El norte de Portugal, como la fachada norte de España, tiene un problema con los eucaliptos. La especie invasora se ha desmadrado: ocupa unas 845.000 hectáreas, más de un 25% de la superficie forestal total en el país, confirma Ferreira. A esto también se ha intentado poner coto limitando la plantación de nuevas superficies por decreto en 2018. Desde entonces, los promotores deben garantizar que restauran un área dos veces mayor a la que pretenden plantar y ha aumentado la burocracia para hacerlo, dice el presidente de la asociación ecologista.
“Con cada incendio se ha hecho un informe de expertos y luego las conclusiones se aplican solo parcialmente. Hasta que vuelve a pasar. Yo repito mucho que no es solo esperar a que llegue el fuego y echar agua”, manifiesta el profesor del Instituto Politécnico de Coimbra, partidario de la “profesionalización” del cuerpo de bomberos como un elemento clave de la lucha contra los incendios en el futuro.
Sergio Lourenço es adjunto de comando en la base de bomberos de Pedrógrão Grande. Ahora mismo estaría sentado en el banquillo, junto a otros diez encausados por homicidio negligente, si no fuera porque su jefe le envió a otro fuego que no le correspondía por zona. En Portugal el primer comandante que llega a un incendio se convierte en el coordinador. Un tribunal de primera instancia de Leiria absolvió a todos en 2023 pero el Ministerio Público ha recurrido la sentencia y el proceso continúa.
¿Hoy estarían preparados para asumir un incendio como el de 2017? “No para algo tan grande que ardió a esa velocidad. Pienso que ahora tampoco. El fuego recorrió 20 kilómetros en 20 minutos”, afirma Lourenço moviendo muy rápido el dedo de este a oeste mientras apunta al horizonte. El fuego provocó un fenómeno meteorológico llamado downburst que se produce cuando colapsa una columna de gases calientes. Ese reventón creó fortísimas corrientes de aire que empujaron el incendio a grandes velocidades –lo que los vecinos recuerdan como “tornados de fuego”– y desplazaron también materiales incandescentes.

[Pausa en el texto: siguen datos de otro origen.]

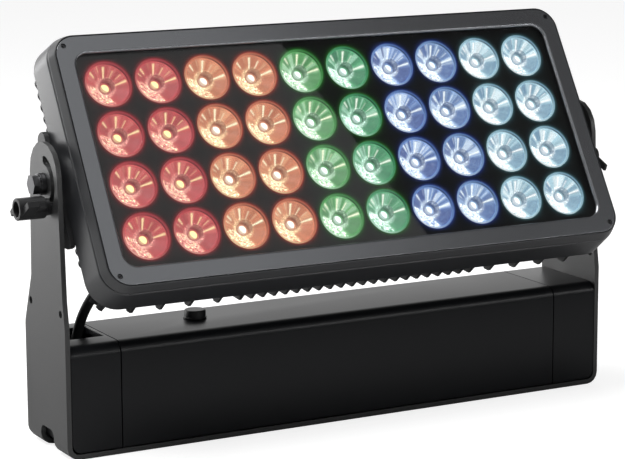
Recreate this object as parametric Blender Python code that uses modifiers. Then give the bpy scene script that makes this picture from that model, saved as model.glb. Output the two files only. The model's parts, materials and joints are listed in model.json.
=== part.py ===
"""LED wash panel: a forty-lens head that tilts in a U yoke over its driver case.

Metres, +Z up. The origin is the middle of the yoke plate's underside, the face
that stands on the floor. The light shines towards -Y, and +X is to its right.
The head is drawn in its own frame, where z is the way the light shines, y is up
along the face and the tilt axis is the x axis. An empty turns it to its rest tilt.
"""

import math

import bmesh
import bpy
from mathutils import Matrix, Vector
from mathutils.geometry import interpolate_bezier

MM = 0.001

# Clearances
SEAM = 0.3 * MM
STUD_PLAY = 0.5 * MM
WELD = 0.01 * MM
CASE_END_PLAY = 0.45 * MM
CASE_JOINT_GAP = 0.8 * MM

# Lens field
LENS_COLUMNS = 10
LENS_ROWS = 4
LENS_PITCH = 42.0 * MM
LENS_RADIUS = 18.7 * MM
LENS_BASE_RADIUS = 6.5 * MM
LENS_LAND = 3.6 * MM
LENS_PROUD = 0.3 * MM
LENS_WEB = 2.0 * MM

# Front, from the lens field outwards
WINDOW_MARGIN = 7.9 * MM
WINDOW_RADIUS = 13.0 * MM
WINDOW_CHAMFER = 2.0 * MM
BEZEL_WIDTH = 12.4 * MM
BEZEL_RADIUS = 16.6 * MM
BEZEL_THICKNESS = 2.4 * MM
BEZEL_PROUD = 0.3 * MM
BEZEL_GROOVE = 1.0 * MM
GLASS_OVERLAP = 5.4 * MM
GLASS_THICKNESS = 2.9 * MM
GASKET_WIDTH = 4.0 * MM
GASKET_THICKNESS = 0.8 * MM
MASK_THICKNESS = 1.5 * MM
BEZEL_SCREW_RADIUS = 1.9 * MM
BEZEL_SCREW_LENGTH = 9.0 * MM
BEZEL_SCREW_HEAD = 2.4 * MM
BEZEL_SCREW_SUNK = 0.9 * MM
BEZEL_SCREW_INSET_X = 7.2 * MM
BEZEL_SCREW_INSET_Y = 7.5 * MM

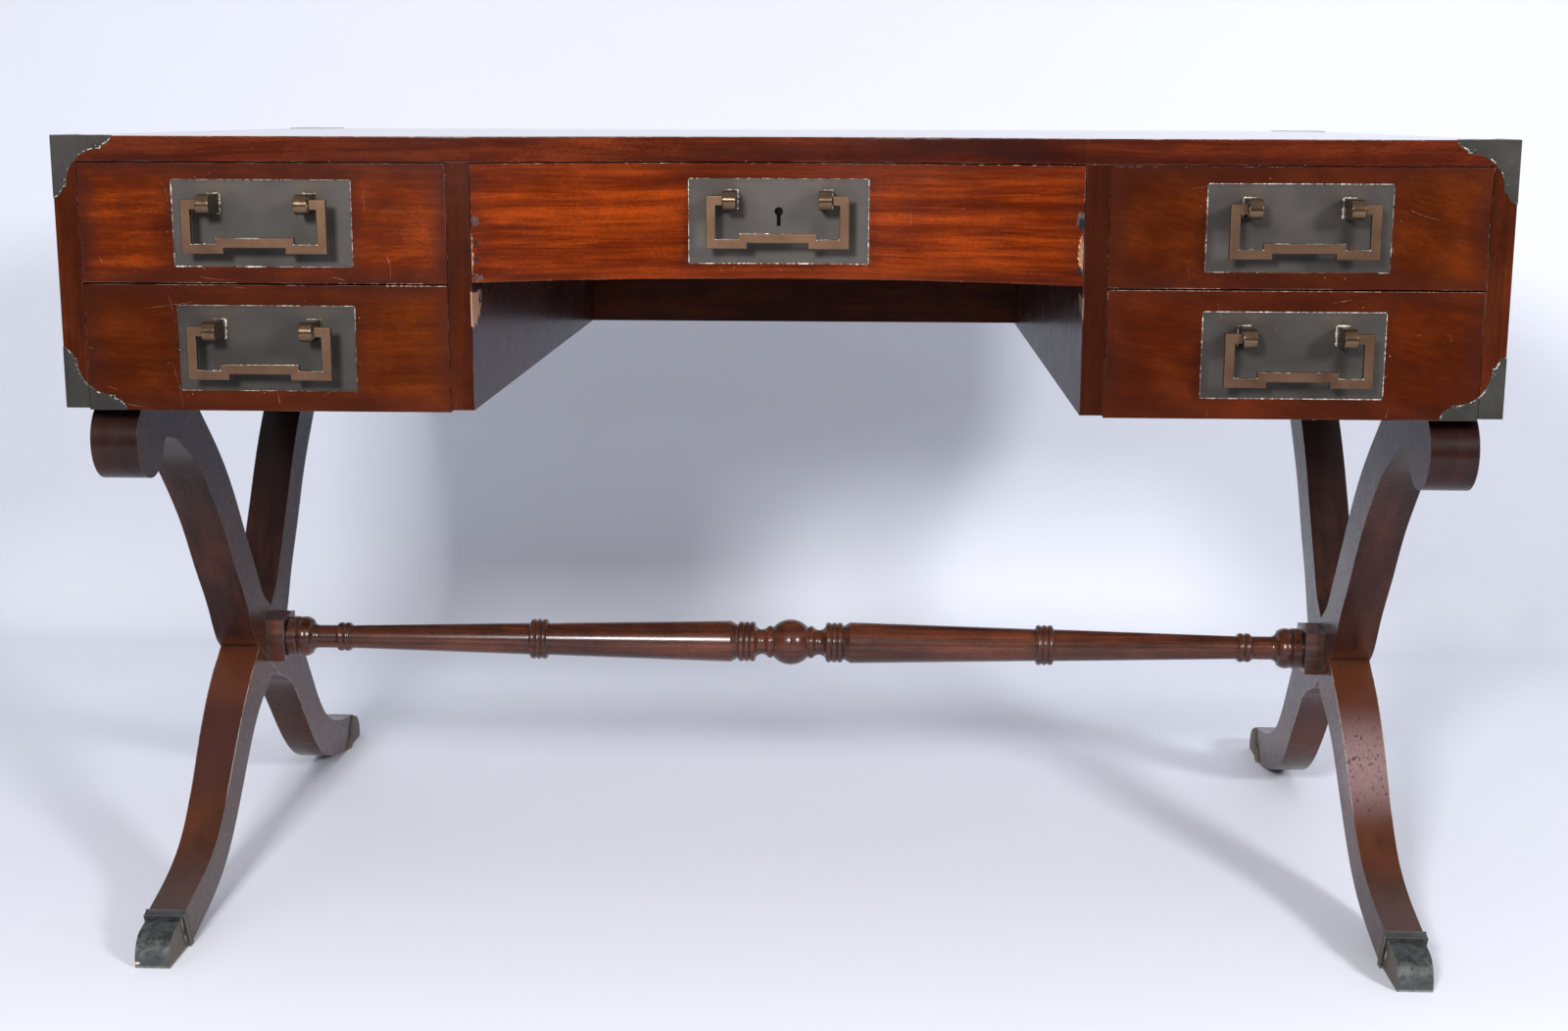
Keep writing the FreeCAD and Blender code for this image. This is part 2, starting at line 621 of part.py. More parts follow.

El bombero considera, sin embargo, que los ciudadanos tienen más conocimientos ahora. Que no volverían a repetir aquella caótica huida surgida del pánico. La mayor parte de las muertes se produjeron en la carretera que une Figueiró dos Vinhos y Castanheira de Pera. Había vecinos que trataban de escapar; otros tuvieron la mala fortuna de estar de paso en ese justo momento. “Había gente que venía de pasar un maravilloso día en una playa fluvial de la zona”, recuerda Dina Duarte, de AVIPG.
“Pensar que murió tanta gente sigue siendo un trastorno inmenso. Estamos aquí para ayudar y no conseguimos hacer prácticamente nada”, relata Lourenço con un hilo de voz que se le agarra a la garganta. Detrás de los ojos se transparenta una especie de derrota. Después, pasado el momento crítico, consigue recordar con todos los detalles a las personas que subió al coche de bomberos el primer día del incendio. Se dedicó a recoger a heridos que caminaban como zombis a la deriva por la carretera para llevarlos hasta el helicóptero de evacuación. Describe a punto del llanto la imagen del retrovisor del coche, el avance voraz de las llamas reflejado en el espejo.
Adentrarse en los territorios quemados no es meterse en las tripas del fuego sino en algo que es mucho más duradero: el recuerdo de las llamas. A sus habitantes les robaron el privilegio –y la inocencia– de vivir los incómodos días de calor y viento sin miedo. “Lo que pasó aquí fue un aviso para toda Europa. Fue un ‘mira lo que empieza a pasar’”, apunta Duarte, que recibe a elDiario.es en la antigua escuela de Figueira (Graça), sede de la asociación desde que la instalación no se usa porque no hay niños en la aldea.
La organización ha montado una pequeña exposición de objetos deformados, irreconocibles por el efecto del fuego: una taza de cerámica abigarrada, una pieza de acero que pertenecía a un coche, unas gafas graduadas… En la parte superior, un mural recuerda a todas las víctimas con sus nombres y apellidos. Duarte posa el dedo sobre uno: Bianca Antunes Henriques. Tenía tres años y murió en Nordeirinho intentando escapar del fuego con su abuela. Era la única niña de la aldea.
“Montamos esto para mantener la memoria de la gente que falleció. Para recordar a los estados que deben estar preparados porque nosotros, los ciudadanos, depositamos nuestra confianza en ellos para protegernos”, proclama antes de que las lágrimas le ahoguen los ojos otra vez. La culpa de los que se quedaron y el “¿por qué no fuimos nosotros, sino ellos?” todavía le quita el sueño.